Stored rows =>
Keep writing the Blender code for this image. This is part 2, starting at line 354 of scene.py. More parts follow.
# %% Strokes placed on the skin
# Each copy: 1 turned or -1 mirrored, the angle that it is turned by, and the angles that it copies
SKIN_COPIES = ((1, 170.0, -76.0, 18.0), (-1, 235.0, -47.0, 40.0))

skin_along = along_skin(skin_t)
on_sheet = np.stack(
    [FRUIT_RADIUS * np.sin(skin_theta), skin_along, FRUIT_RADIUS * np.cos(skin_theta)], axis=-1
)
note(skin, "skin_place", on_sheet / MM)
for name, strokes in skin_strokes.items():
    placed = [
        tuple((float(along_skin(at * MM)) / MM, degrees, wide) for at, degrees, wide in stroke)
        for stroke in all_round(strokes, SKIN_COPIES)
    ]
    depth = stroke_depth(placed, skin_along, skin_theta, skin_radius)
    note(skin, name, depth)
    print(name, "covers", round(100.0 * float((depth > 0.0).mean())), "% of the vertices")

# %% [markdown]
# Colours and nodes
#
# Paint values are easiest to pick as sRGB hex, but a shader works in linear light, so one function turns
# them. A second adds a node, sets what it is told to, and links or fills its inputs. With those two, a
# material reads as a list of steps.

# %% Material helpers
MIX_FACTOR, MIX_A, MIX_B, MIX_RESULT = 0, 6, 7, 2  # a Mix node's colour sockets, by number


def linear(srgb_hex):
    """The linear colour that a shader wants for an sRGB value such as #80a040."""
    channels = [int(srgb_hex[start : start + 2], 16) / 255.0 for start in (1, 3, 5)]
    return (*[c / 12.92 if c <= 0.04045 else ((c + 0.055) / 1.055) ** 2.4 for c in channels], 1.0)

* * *

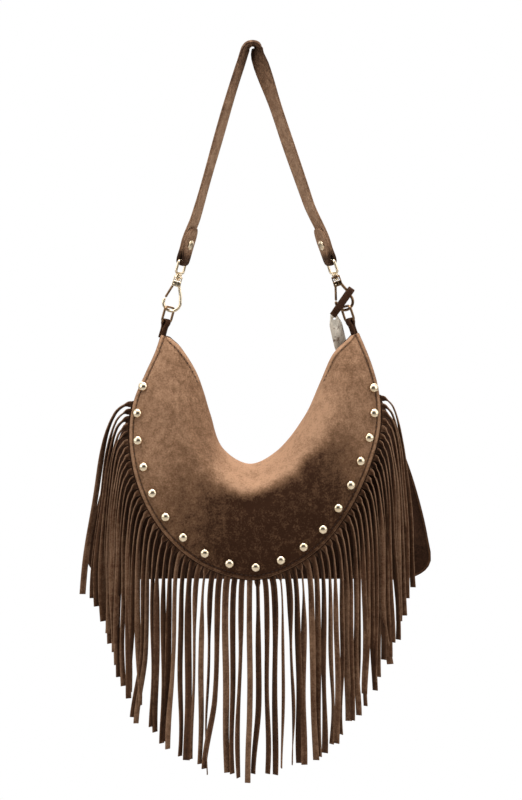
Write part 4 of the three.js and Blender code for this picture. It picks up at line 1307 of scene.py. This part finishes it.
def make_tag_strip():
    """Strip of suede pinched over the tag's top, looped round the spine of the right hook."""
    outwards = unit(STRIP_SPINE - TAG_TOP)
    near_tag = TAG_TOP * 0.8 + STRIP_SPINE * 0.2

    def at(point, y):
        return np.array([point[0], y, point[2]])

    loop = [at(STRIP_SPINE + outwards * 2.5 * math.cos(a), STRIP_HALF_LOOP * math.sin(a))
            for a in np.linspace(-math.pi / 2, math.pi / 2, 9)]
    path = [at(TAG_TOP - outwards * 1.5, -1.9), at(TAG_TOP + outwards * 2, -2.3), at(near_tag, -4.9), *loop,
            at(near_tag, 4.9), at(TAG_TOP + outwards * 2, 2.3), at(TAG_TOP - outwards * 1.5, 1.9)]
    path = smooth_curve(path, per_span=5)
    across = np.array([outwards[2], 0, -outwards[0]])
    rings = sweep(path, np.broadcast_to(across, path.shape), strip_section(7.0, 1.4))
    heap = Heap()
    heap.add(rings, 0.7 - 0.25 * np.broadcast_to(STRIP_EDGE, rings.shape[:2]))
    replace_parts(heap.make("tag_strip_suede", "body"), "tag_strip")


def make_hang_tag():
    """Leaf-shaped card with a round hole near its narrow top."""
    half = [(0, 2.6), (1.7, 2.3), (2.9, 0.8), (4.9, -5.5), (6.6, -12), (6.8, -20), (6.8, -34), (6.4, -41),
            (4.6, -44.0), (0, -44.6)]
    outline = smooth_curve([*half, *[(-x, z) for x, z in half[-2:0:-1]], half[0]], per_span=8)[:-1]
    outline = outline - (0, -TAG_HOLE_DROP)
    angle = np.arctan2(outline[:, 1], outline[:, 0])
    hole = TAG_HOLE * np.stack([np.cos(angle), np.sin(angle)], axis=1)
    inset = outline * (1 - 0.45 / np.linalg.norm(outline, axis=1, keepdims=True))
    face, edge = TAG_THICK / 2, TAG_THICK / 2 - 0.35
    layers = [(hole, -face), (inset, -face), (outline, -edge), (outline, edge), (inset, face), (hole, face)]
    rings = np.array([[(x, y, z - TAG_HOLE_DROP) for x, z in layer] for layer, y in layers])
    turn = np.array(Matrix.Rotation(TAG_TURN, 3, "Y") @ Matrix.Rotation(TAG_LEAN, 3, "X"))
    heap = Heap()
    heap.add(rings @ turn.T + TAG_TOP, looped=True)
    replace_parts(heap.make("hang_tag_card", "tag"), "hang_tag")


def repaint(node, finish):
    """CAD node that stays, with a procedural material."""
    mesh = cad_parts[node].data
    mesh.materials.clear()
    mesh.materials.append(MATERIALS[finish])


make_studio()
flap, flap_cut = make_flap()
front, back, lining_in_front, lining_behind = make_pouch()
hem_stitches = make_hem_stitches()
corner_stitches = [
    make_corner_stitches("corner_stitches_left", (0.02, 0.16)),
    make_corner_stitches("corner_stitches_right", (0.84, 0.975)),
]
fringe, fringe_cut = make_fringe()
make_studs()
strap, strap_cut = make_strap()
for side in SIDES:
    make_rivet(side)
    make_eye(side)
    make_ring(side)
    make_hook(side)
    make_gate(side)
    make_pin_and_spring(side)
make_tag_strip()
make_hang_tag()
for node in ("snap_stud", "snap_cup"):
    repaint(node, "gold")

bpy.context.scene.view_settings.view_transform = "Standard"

Task prompt => From the records above, give again exactly the lines running from the line with "Keep writing the" to the line with "235.0, -47.0, 40.0))", inclusive.

Solved exercise =>
Keep writing the Blender code for this image. This is part 2, starting at line 354 of scene.py. More parts follow.
# %% Strokes placed on the skin
# Each copy: 1 turned or -1 mirrored, the angle that it is turned by, and the angles that it copies
SKIN_COPIES = ((1, 170.0, -76.0, 18.0), (-1, 235.0, -47.0, 40.0))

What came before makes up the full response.